Incidentally, you say “I love the fact that I suddenly know who Purser-Hallard is” — I take it from that that you’ve not read his fiction? If so, I’d thoroughly recommend his stuff to any readers of this site — he writes the kind of SFF that deals with ideas in a playful but rigorous way. A lot of it’s been in Who spinoff ranges (Time Hunter, Faction Paradox, Bernice Summerfield), but he’s far, far above the usual average for those ranges, and one of my two or three favourite SFF writers working at the moment.
Max Curtis
April 4, 2016 @ 12:53 pm
Oh, I absolutely get what you’re saying. Obverse has been especially good at looking for new writers, both in this range and Faction Paradox. I didn’t mean to sound disdainful in any way, or else I wouldn’t be working on a submission myself! And there’s basically nothing I’d rather read right now than Lance Parkin on The Pirate Planet — closely followed up by your book, of course.
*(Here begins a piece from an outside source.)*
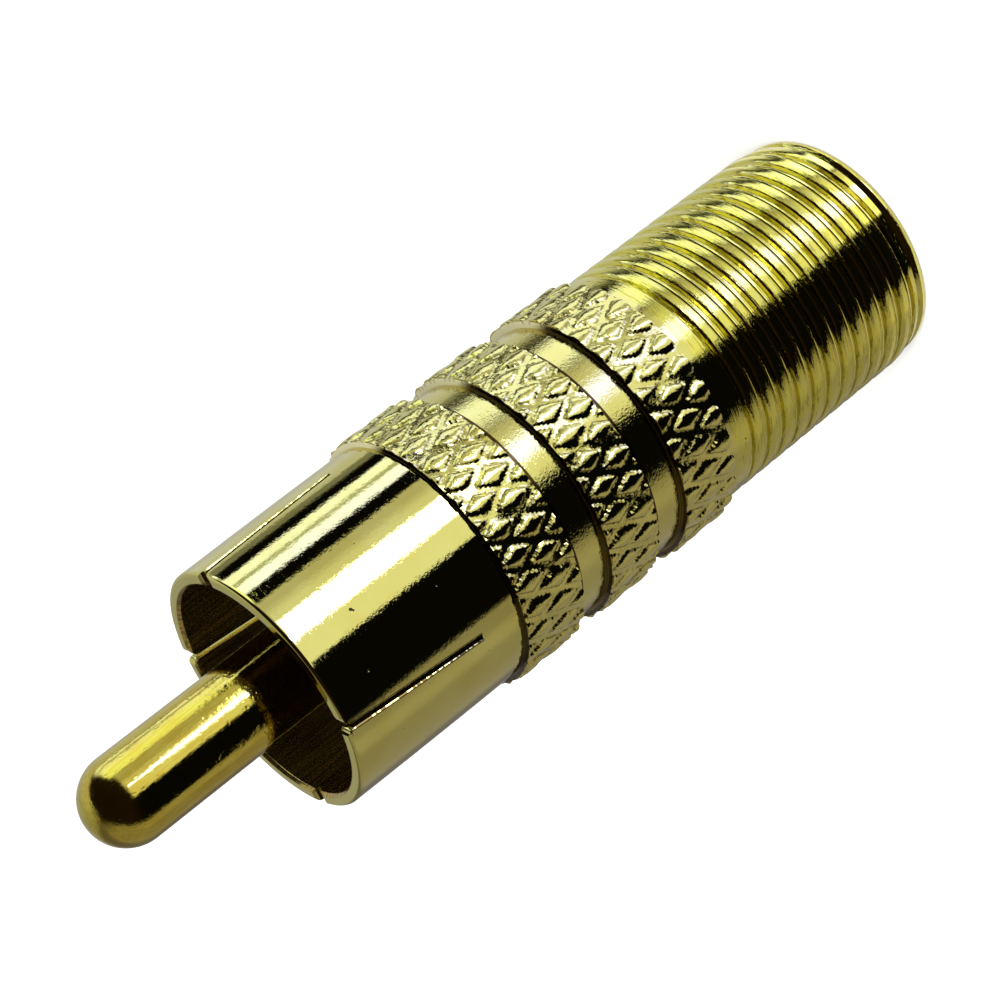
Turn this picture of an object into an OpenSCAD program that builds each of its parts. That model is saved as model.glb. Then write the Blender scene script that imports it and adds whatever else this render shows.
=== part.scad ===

If I sound critical, it’s only because of the massive potential The Black Archive has. Much as Phil brought new life to a certain sort of medium, I think this could open up a whole new way of academically engaging with Doctor Who (which, as someone who’s going into academia, is something I’m invested in).
I haven’t yet read Philip’s fiction yet, but his appendix on The City of the Saved certainly piqued my interest. I’ll be sure to check him out.
Andrew Hickey
April 4, 2016 @ 12:58 pm
I didn’t read it as disdainful, don’t worry — just wanted to allay your concerns. I’ve been involved in this from quite an early stage, and I know how exciting a series it’s planned to be 🙂
Janine
April 4, 2016 @ 5:14 pm
Unfortunately there aren’t submissions open anymore. I think it was too popular. Max might be able to get in quick when they reopen in late 2017 if he wants to.